Public Works Studio, an urban planning and policymaking studio in Lebanon, also published online a series of maps that document Israel’s destruction of southern Lebanon, including where white phosphorus was used.
“Most of the areas affected by phosphorus are included in the strip that Avichae mentioned is off-limits for southerners to return to,” a researcher at Public Works Studio, who requested anonymity, told Al Jazeera.
Baydoun noted that the damage is extensive to this area Israel seemingly wants as a buffer zone.
“This is beyond a scorched earth policy because the consequences are invisible and long-term, and nature cannot regenerate itself,” Baydoun said. “There needs to be … effort to decontaminate.”
Buffer zone
The southern area is now under Israeli control as the terms of the ceasefire, which stipulates Israel will withdraw its forces behind the Blue Line within 60 days, are put into place.

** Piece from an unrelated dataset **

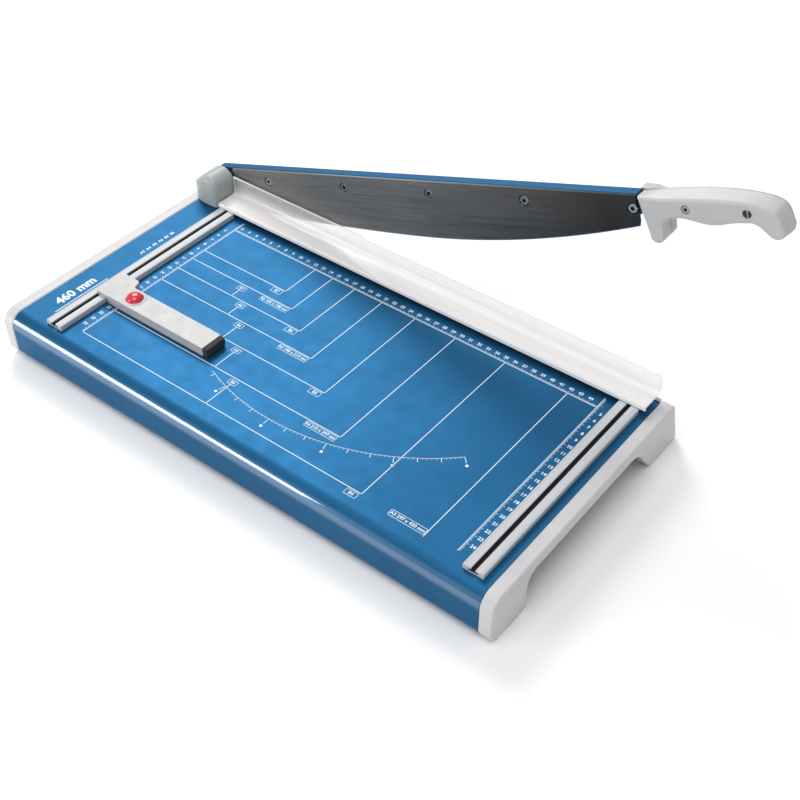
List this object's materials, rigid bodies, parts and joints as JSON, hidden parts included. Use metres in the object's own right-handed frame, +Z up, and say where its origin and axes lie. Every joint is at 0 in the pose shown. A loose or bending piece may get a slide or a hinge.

“Nothing on earth will stop the residents of these [Lebanese] border villages from going back, so I think the Israelis are buying time and doing more damage and [searching] for Hezbollah infrastructure within this buffer zone,” Nicholas Blanford, a Lebanon expert with the Atlantic Council think tank said.
“It is probably not a coincidence that the area where Israelis restricted people from entering conforms almost identically to their former occupation zone in the 1980s and 1990s,” Blanford told Al Jazeera.
However, Blanford said, he did not believe the Israelis would stay in that zone beyond the 60 days, as any long-term occupation would lead to a renewed resistance from Hezbollah.
Still, Israel’s goal of creating a buffer zone, including through the use of white phosphorus, may be achieved.
It has already destroyed hundreds of hectares of land, including tens of thousands of olive trees, and has now reportedly moved on to demolishing buildings in those towns as well.